About six years ago, Mr. Moon met with UPMC staff to plan furthering Freedom House’s legacy of diversity.

“What this program does is all part of my vision to keep the history of EMS alive,” he said.

He first saw Freedom House paramedics decades ago while working as a hospital orderly — today’s version of a nursing assistant — as two paramedics came into a hospital room he was working in.

“I couldn’t take my eyes off them,” he said. “There was something about how they commanded the space.”

The next day, he went to the Yellow Pages to locate the Freedom House office and soon went in and asked for a job.

“They asked me, ‘If I showed you a picture of a heart, could you diagram its circulatory system? How about a lung?’” he recalled.

Mr. Moon could not. They sent him on his way, deeming him unqualified for the position.

“That unleashed a set of motivators in me that still exists today,” he said. After being rejected, he attended a 13-week course with the North Park Fire Academy, he said, then returned to Freedom House, where he was hired on the spot. He stayed with the ambulance service for about a year and a half, until it was disbanded in 1975. Then he worked at Pittsburgh EMS until he retired in 2009.

[RELATED: How Pittsburgh’s ‘Freedom House’ shaped modern EMS systems]

Mr. Moon said as a Black man, he faced discrimination in his field. He noticed other paramedics who responded to calls with handcuffs attached to their trucks, and who were convinced to carry weapons — thinking urban Pittsburgh was the most dangerous place they could be.

“I worked to change paramedics’ mindsets about preconceived notions,” he said.

He designed the first diversity recruitment training program for Pittsburgh EMS and hired Amera Gilchrist as an EMT 25 years ago; she is now the first Black woman deputy chief in the history of Pittsburgh’s Bureau of EMS.

“She’s my crowning moment of Pittsburgh EMS,” Mr.
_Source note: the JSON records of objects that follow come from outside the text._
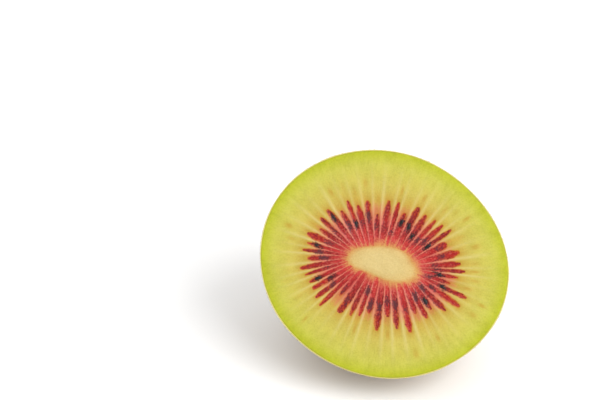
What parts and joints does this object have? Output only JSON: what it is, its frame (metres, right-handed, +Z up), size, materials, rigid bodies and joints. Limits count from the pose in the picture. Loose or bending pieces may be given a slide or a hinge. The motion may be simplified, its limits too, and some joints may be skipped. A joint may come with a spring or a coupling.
{
  "type": "kiwi fruit half",
  "caption": "Half of a red-fleshed kiwi fruit, cut straight across, lying on its side with the juicy cut face turned up and forward.",
  "frame": {"origin": "on the ground, under the middle of the fruit's box", "axes": "+Z up, the cut face looks along -Y and up, X across the fruit"},
  "size_m": [0.0526, 0.0446, 0.0467],
  "materials": {
    "skin": "thin satin olive-tan skin with fine short fuzz and pale flecks",
    "flesh": "moist translucent cut flesh, yellow-green at the rim, red in the middle, cream core",
    "seed": "glossy dark brown seed"
  },
  "bodies": {
    "root": {"kiwi_half": "skin"}
  },
  "joints": []
}
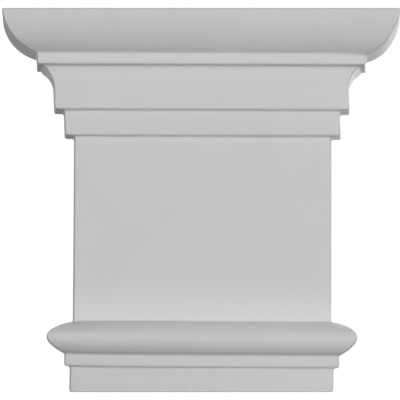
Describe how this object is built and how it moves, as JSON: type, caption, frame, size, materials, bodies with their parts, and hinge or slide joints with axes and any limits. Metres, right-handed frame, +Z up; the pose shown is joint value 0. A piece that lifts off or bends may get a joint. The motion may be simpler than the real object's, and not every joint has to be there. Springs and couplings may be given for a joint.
{
  "type": "pilaster capital",
  "caption": "Plain moulded pilaster capital with mitred returns and a flat back: convex crown, cove, stepped fascias, tall frieze, half-round collar and base block.",
  "frame": {"origin": "middle of the underside's bearing face, where the capital sits on its pilaster", "axes": "+Z up, +Y into the wall, so the moulded face looks along -Y, and +X to the right as it is looked at"},
  "size_m": [0.2682, 0.0726, 0.2509],
  "materials": {
    "primed_foam": "matte off-white factory primer on cast rigid polyurethane, faintly mottled, with softened edges"
  },
  "bodies": {
    "root": {"pilaster_capital": "primed_foam"}
  },
  "joints": []
}
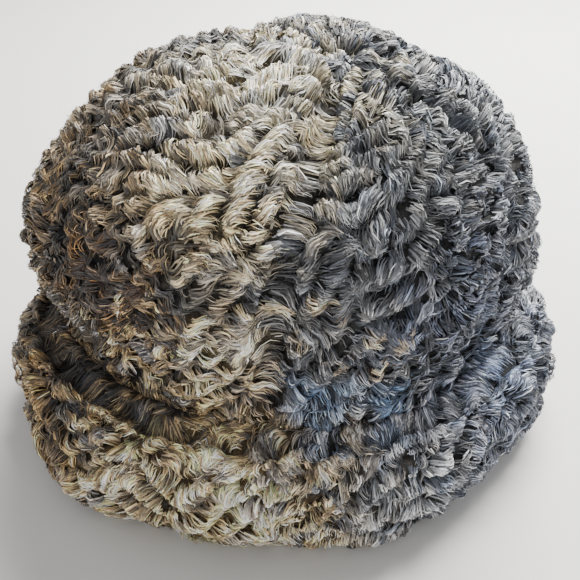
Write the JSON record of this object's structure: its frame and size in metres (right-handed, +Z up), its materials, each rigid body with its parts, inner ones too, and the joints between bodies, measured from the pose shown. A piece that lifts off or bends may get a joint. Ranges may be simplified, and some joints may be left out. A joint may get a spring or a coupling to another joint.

Moon said. “She’s the reason why I can look back and smile, and say everything I went through was all worth it.”

After Freedom House helped the students redo their resumes, Michelle Skinner got into her preferred UPMC program within a week. She’ll be working at UPMC Mercy as a patient care technician.

Ms. Skinner said she was inspired by her great-grandmother, who was a teacher all her life. Before Freedom House, she worked with kids who had autism.

“Some kids don’t get that help at home, and that made me want to do it more,” she said. “This is my stepping stone to becoming a nurse — I always wanted to be a nurse.”

Her children, Bailee Roberts, 10, Karter-Ann Skinner, 7 and Messiah Skinner, 2, sat on the floor of the Community LIFE Center eating macaroni and cheese after the ceremony and wearing matching shirts that read, “My mommy did it, and she did it for me.”

“When she’s a nurse, she can save us,” said Bailee.

Mr. Moon said a lot of work still needs to be done to promote diversity and equity in the medical field, but that the Freedom House program is “proof” that it pays off to invest in the community.

[RELATED: How Pittsburgh’s ‘Freedom House’ shaped modern EMS systems]

The six-week program has expanded, with its inaugural Erie installment leading to a graduation of nine students on April 19. Online applications for Westmoreland County residents are already open for a program expected to run from May 6 through June 14. The application states that the Allegheny County summer cohort is already full.

Ms. Skinner was eager to start working at UPMC Mercy. Sitting amongst her fellow grads clad in purple robes, Freedom House project manager Trevor Mathey encouraged her and her cohort to “take this knowledge, keep an open mind, and be curious.”